On Friday, the House Health and Human Services Committee voted to hold off action on Watkins’ bill a third time, and it may be unlikely to go to the full House this session.
Broderick said he supports SB55, sponsored by Sen. Todd Weiler, R-Woods Cross.
The bill is essentially similar to Watkins’ proposal, except that notification would be a voluntary option for the birth mother. Under both proposals, the father would have 30 days to take several steps to take responsibility for the child after notice is served.
But Weiler’s voluntary notification version received unanimous approval of the full Senate on Friday and now moves to the House.
Another bill that could affect custody arrangements is HB448, sponsored by Rep. Greg Hughes, R-Draper. It would require a court to decide if a move of more than 75 miles, or out of state, by the custodial parent is in the best interest of the child, if the non-custodial parent objects to the move.
A ‘move-away,’ Dan Deuel of the American Parental Rights Action League, called it.
“That’s a tactic that’s often used to get rid of one parent,” he said.

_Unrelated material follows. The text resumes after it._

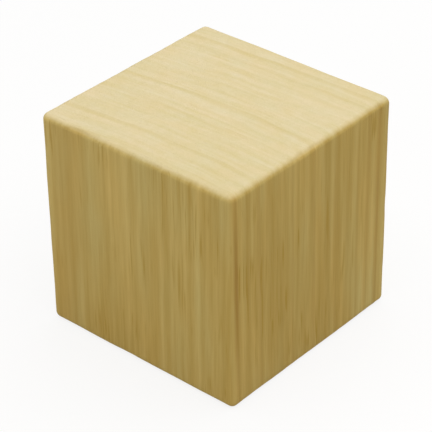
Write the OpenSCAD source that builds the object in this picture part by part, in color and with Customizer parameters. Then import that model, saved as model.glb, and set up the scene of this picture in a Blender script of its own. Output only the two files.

The House Law Enforcement Committee is scheduled to consider the bill on Tuesday.
A family law attorney and 31-year veteran of the Legislature, Sen. Lyle Hillyard, R-Logan, said various proposals to alter family law or custody rules come to the Legislature from year to year.
“One year the moms come up wanting more child support, and one year the dads come up wanting more visitation,” Hillyard said. “It’s a good thing they don’t come up at the same time.”
But in 2012 the issues of fathers’ rights in paternity and custody are getting particular emphasis, Hillyard said.